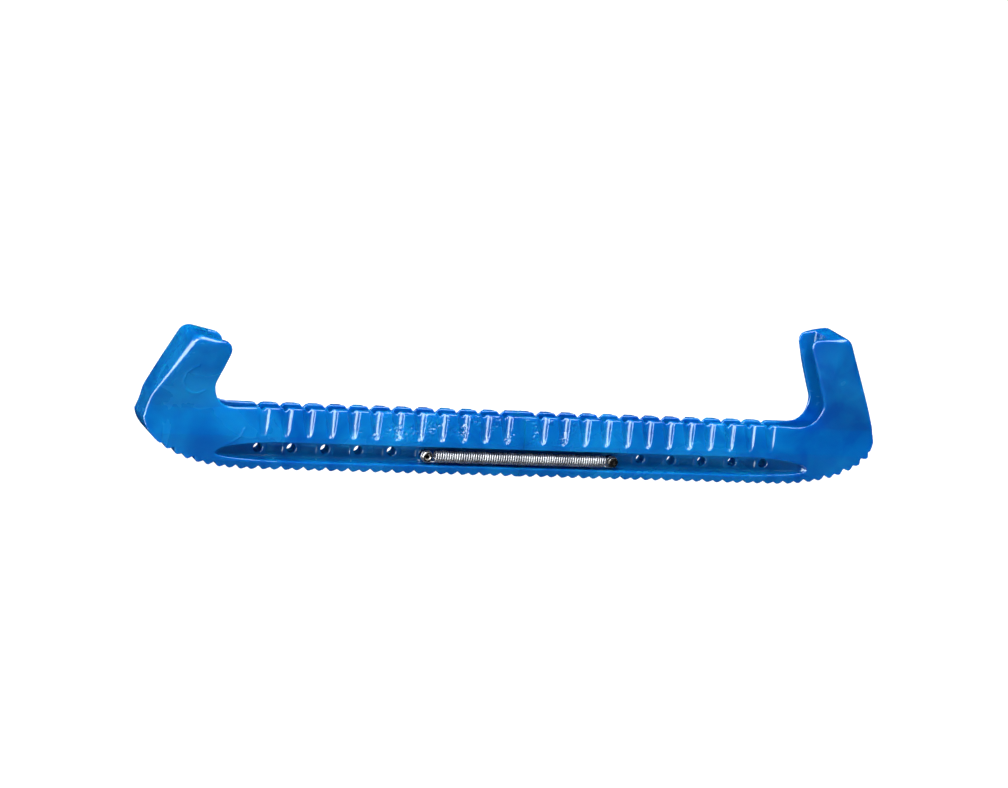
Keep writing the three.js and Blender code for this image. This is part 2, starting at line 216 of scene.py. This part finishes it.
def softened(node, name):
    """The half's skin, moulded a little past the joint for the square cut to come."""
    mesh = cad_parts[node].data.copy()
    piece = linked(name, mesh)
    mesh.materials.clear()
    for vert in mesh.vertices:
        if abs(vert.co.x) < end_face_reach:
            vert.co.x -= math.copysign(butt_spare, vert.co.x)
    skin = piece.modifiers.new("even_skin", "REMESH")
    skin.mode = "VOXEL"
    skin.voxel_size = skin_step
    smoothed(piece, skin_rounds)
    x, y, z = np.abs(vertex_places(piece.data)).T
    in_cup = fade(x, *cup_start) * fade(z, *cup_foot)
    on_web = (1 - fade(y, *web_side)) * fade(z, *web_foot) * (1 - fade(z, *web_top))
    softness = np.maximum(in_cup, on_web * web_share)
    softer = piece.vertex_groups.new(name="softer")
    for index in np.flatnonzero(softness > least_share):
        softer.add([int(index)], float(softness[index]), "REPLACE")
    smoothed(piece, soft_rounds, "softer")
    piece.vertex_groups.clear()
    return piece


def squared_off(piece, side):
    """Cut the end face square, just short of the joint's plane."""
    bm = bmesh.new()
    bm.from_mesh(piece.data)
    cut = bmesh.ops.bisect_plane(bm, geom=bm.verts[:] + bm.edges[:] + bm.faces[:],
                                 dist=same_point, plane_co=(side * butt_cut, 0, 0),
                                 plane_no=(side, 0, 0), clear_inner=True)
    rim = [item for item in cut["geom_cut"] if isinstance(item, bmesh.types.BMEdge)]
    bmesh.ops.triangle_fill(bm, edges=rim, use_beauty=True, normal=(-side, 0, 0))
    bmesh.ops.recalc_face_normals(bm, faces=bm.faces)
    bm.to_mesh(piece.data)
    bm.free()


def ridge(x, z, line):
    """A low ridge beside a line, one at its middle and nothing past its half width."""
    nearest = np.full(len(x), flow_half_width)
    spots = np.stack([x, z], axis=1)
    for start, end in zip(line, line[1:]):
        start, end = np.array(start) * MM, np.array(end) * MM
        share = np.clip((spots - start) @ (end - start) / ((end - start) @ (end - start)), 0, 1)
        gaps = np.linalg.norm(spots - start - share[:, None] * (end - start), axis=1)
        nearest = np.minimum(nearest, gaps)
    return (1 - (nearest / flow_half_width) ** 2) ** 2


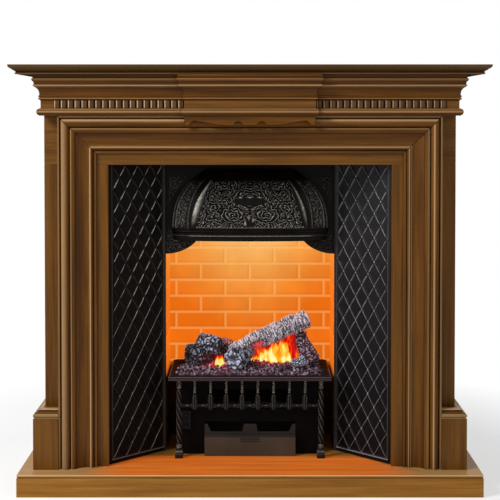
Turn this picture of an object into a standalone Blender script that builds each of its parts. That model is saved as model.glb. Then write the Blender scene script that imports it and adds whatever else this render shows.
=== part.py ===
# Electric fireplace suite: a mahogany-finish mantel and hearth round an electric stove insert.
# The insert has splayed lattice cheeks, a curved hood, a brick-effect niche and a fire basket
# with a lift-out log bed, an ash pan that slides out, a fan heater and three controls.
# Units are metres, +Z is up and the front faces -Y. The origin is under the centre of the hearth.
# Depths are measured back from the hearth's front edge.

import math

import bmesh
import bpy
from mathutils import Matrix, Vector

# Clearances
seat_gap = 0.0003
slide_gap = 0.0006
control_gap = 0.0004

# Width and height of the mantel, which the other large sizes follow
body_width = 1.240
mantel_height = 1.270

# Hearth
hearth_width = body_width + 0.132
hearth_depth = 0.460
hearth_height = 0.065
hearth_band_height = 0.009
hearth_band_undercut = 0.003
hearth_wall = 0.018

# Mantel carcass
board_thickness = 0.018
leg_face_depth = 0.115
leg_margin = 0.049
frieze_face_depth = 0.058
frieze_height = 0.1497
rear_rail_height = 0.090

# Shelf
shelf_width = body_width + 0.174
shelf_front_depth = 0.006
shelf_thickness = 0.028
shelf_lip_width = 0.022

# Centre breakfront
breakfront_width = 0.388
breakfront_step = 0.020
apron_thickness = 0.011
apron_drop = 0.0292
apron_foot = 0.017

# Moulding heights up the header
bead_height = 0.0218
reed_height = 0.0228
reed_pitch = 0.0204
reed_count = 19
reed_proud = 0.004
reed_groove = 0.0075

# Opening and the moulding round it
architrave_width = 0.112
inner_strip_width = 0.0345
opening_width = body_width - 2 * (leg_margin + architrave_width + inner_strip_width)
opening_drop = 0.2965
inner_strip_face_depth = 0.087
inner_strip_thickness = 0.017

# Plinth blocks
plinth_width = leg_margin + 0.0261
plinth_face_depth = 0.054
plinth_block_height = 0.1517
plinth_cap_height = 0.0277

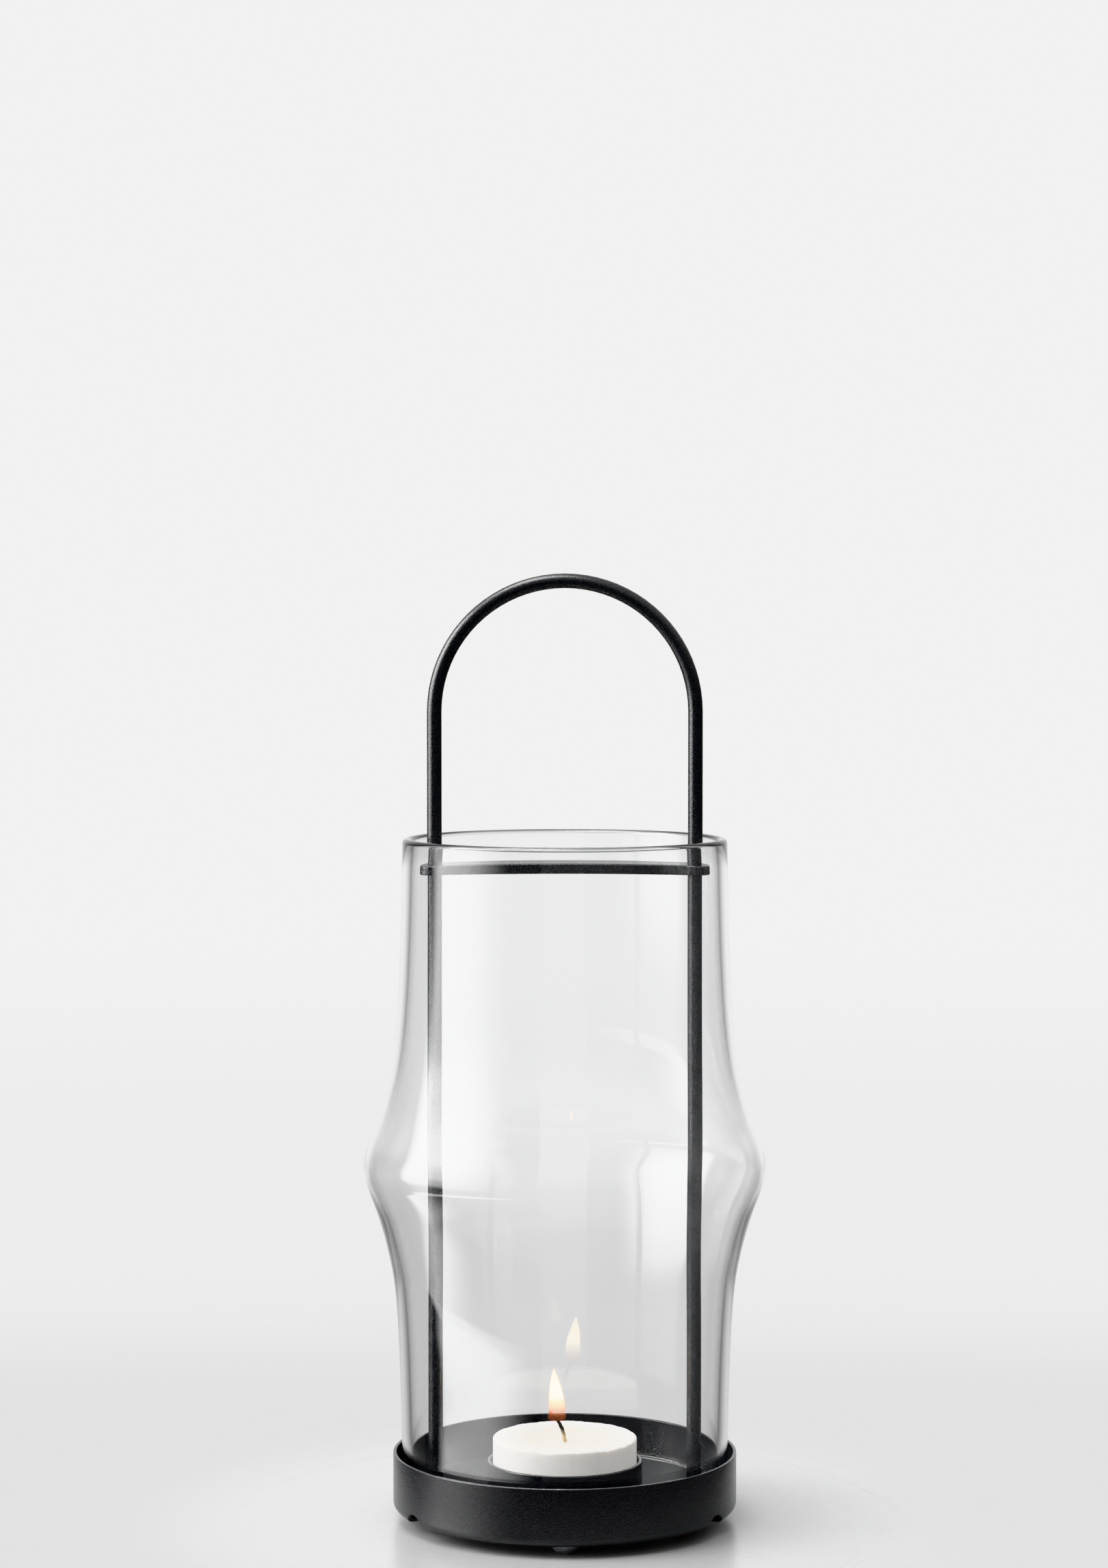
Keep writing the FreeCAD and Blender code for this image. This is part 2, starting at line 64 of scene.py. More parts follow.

• **WRITTEN PROBLEM**
Write out the full set of records exactly as given.

• **EXPECTED OUTPUT**
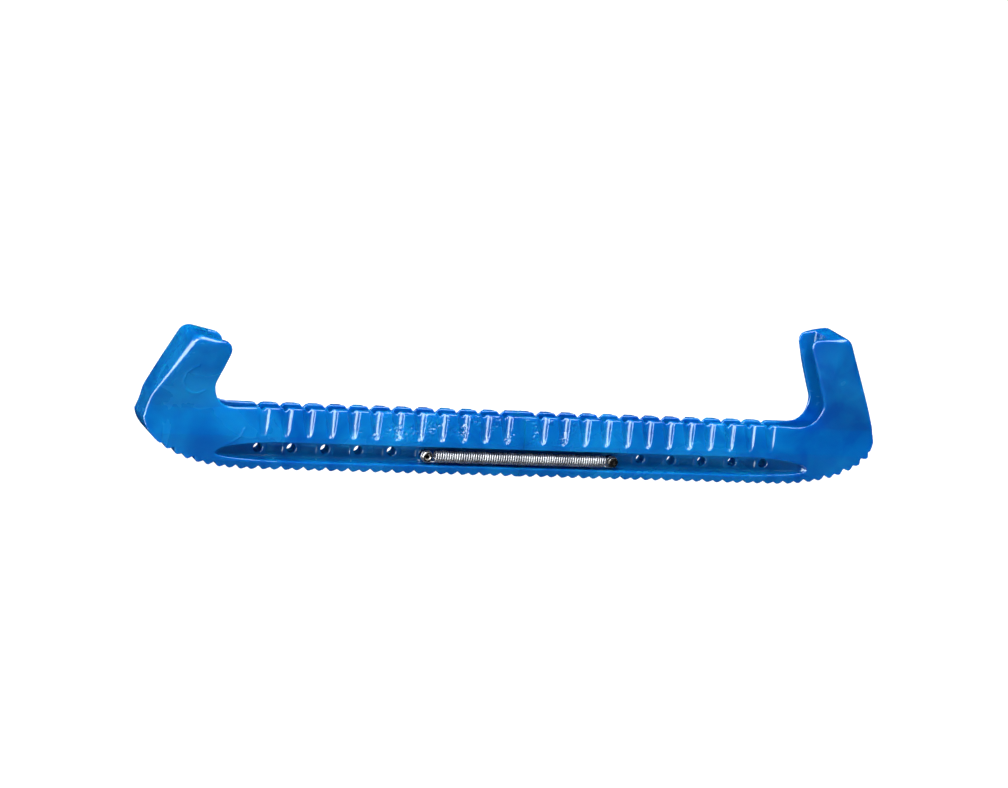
Keep writing the three.js and Blender code for this image. This is part 2, starting at line 216 of scene.py. This part finishes it.
def softened(node, name):
    """The half's skin, moulded a little past the joint for the square cut to come."""
    mesh = cad_parts[node].data.copy()
    piece = linked(name, mesh)
    mesh.materials.clear()
    for vert in mesh.vertices:
        if abs(vert.co.x) < end_face_reach:
            vert.co.x -= math.copysign(butt_spare, vert.co.x)
    skin = piece.modifiers.new("even_skin", "REMESH")
    skin.mode = "VOXEL"
    skin.voxel_size = skin_step
    smoothed(piece, skin_rounds)
    x, y, z = np.abs(vertex_places(piece.data)).T
    in_cup = fade(x, *cup_start) * fade(z, *cup_foot)
    on_web = (1 - fade(y, *web_side)) * fade(z, *web_foot) * (1 - fade(z, *web_top))
    softness = np.maximum(in_cup, on_web * web_share)
    softer = piece.vertex_groups.new(name="softer")
    for index in np.flatnonzero(softness > least_share):
        softer.add([int(index)], float(softness[index]), "REPLACE")
    smoothed(piece, soft_rounds, "softer")
    piece.vertex_groups.clear()
    return piece


def squared_off(piece, side):
    """Cut the end face square, just short of the joint's plane."""
    bm = bmesh.new()
    bm.from_mesh(piece.data)
    cut = bmesh.ops.bisect_plane(bm, geom=bm.verts[:] + bm.edges[:] + bm.faces[:],
                                 dist=same_point, plane_co=(side * butt_cut, 0, 0),
                                 plane_no=(side, 0, 0), clear_inner=True)
    rim = [item for item in cut["geom_cut"] if isinstance(item, bmesh.types.BMEdge)]
    bmesh.ops.triangle_fill(bm, edges=rim, use_beauty=True, normal=(-side, 0, 0))
    bmesh.ops.recalc_face_normals(bm, faces=bm.faces)
    bm.to_mesh(piece.data)
    bm.free()


def ridge(x, z, line):
    """A low ridge beside a line, one at its middle and nothing past its half width."""
    nearest = np.full(len(x), flow_half_width)
    spots = np.stack([x, z], axis=1)
    for start, end in zip(line, line[1:]):
        start, end = np.array(start) * MM, np.array(end) * MM
        share = np.clip((spots - start) @ (end - start) / ((end - start) @ (end - start)), 0, 1)
        gaps = np.linalg.norm(spots - start - share[:, None] * (end - start), axis=1)
        nearest = np.minimum(nearest, gaps)
    return (1 - (nearest / flow_half_width) ** 2) ** 2


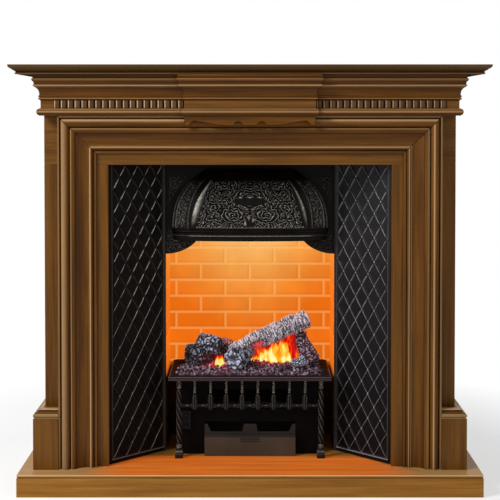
Turn this picture of an object into a standalone Blender script that builds each of its parts. That model is saved as model.glb. Then write the Blender scene script that imports it and adds whatever else this render shows.
=== part.py ===
# Electric fireplace suite: a mahogany-finish mantel and hearth round an electric stove insert.
# The insert has splayed lattice cheeks, a curved hood, a brick-effect niche and a fire basket
# with a lift-out log bed, an ash pan that slides out, a fan heater and three controls.
# Units are metres, +Z is up and the front faces -Y. The origin is under the centre of the hearth.
# Depths are measured back from the hearth's front edge.

import math

import bmesh
import bpy
from mathutils import Matrix, Vector

# Clearances
seat_gap = 0.0003
slide_gap = 0.0006
control_gap = 0.0004

# Width and height of the mantel, which the other large sizes follow
body_width = 1.240
mantel_height = 1.270

# Hearth
hearth_width = body_width + 0.132
hearth_depth = 0.460
hearth_height = 0.065
hearth_band_height = 0.009
hearth_band_undercut = 0.003
hearth_wall = 0.018

# Mantel carcass
board_thickness = 0.018
leg_face_depth = 0.115
leg_margin = 0.049
frieze_face_depth = 0.058
frieze_height = 0.1497
rear_rail_height = 0.090

# Shelf
shelf_width = body_width + 0.174
shelf_front_depth = 0.006
shelf_thickness = 0.028
shelf_lip_width = 0.022

# Centre breakfront
breakfront_width = 0.388
breakfront_step = 0.020
apron_thickness = 0.011
apron_drop = 0.0292
apron_foot = 0.017

# Moulding heights up the header
bead_height = 0.0218
reed_height = 0.0228
reed_pitch = 0.0204
reed_count = 19
reed_proud = 0.004
reed_groove = 0.0075

# Opening and the moulding round it
architrave_width = 0.112
inner_strip_width = 0.0345
opening_width = body_width - 2 * (leg_margin + architrave_width + inner_strip_width)
opening_drop = 0.2965
inner_strip_face_depth = 0.087
inner_strip_thickness = 0.017

# Plinth blocks
plinth_width = leg_margin + 0.0261
plinth_face_depth = 0.054
plinth_block_height = 0.1517
plinth_cap_height = 0.0277

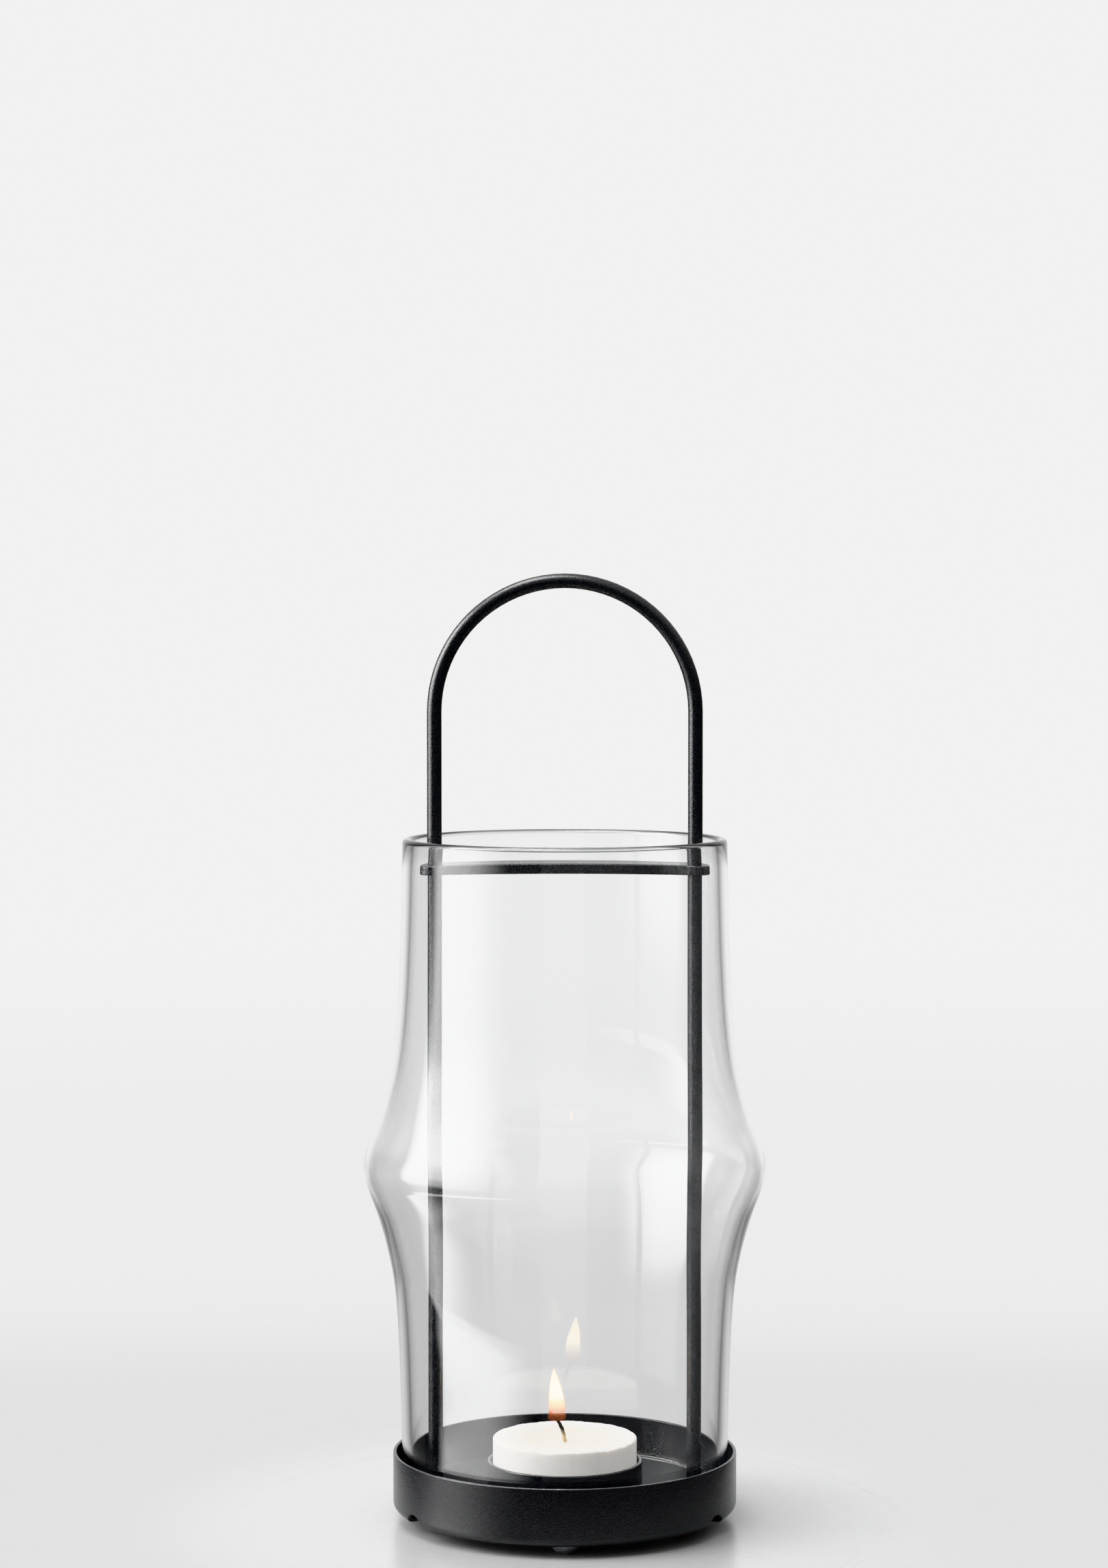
Keep writing the FreeCAD and Blender code for this image. This is part 2, starting at line 64 of scene.py. More parts follow.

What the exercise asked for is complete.